Женщина походила на дорогую содержанку. На плечи небрежно наброшена длинная, доходившая до лодыжек соболья шуба, из-под которой виднелись стройные, казавшиеся босыми на таком холоде ноги. Женщина стояла на снегу в одних босоножках на высоких каблуках, накрашенные красным лаком ногти только подчеркивали мертвенную белизну кожи. Шатаясь, она колотила белокурого исполина кулачками в грудь, промахиваясь и чуть не падая на него. А тот смеялся в ее перекошенное яростью лицо с ярко-красным ртом и ястребиным носом. Казалось, ее удары выбивают смех из его груди.

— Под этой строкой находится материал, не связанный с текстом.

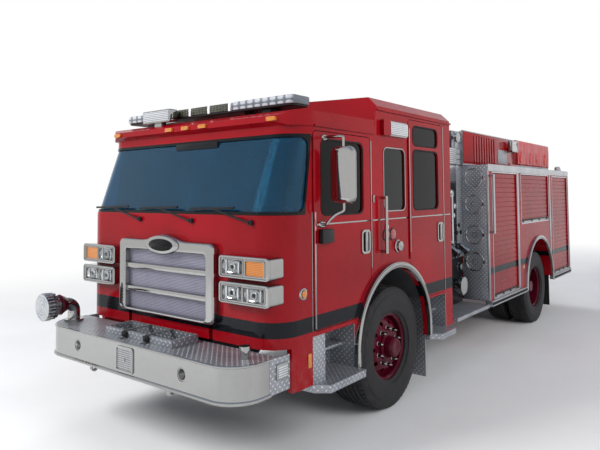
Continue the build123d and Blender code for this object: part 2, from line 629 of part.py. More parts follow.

Я никогда в жизни не видел до такой степени пьяных людей.
Наконец женщина перестала колотить американца и пошла прочь, покачиваясь на высоких каблуках. В два прыжка длинноногий военный догнал беглянку и схватил за плечо. Демонстрируя свою огромную силу, легко поднял ее на руки. Повернувшись, американец увидел меня.
– Эй, ты, Микки Руни в ботах, – окликнул он меня. – Да-да, я к тебе обращаюсь, салага. Иди-ка сюда.
Над нашими головами кружили снежинки, словно стаи белых мотыльков в голубоватом свете уличных фонарей, которые как будто притягивали снег. Меня тоже как магнитом притянули к себе синие глаза солдата. Он выронил из рук свою добычу, и она упала к его ногам. Шуба распахнулась, и я увидел мерцающие белые бедра на фоне зеленовато-голубого шелка подкладки.
– Ты говоришь по-английски?
Я кивнул. Голос американца звучал мягко, в нем не слышалось угрозы. Я взглянул на него снизу вверх. На его лице, удивительно похожем на лицо младенца, пробивающаяся щетина казалась чем-то инородным. Мне всегда трудно определить возраст людей западной расы, но, несмотря на поразительно юное лицо, в американце угадывался человек средних лет. Он ласково улыбался, похожий на добродушного великана. Исходивший от него запах алкоголя окутывал меня словно пары медицинского эфира.
– Ты меня знаешь? Я сатана, – доверительно сообщил он и добавил, чтобы развеселить меня и посмеяться самому: – А почему ты не наступишь ей на живот?
Я понял его вопрос, но подумал, что он шутит.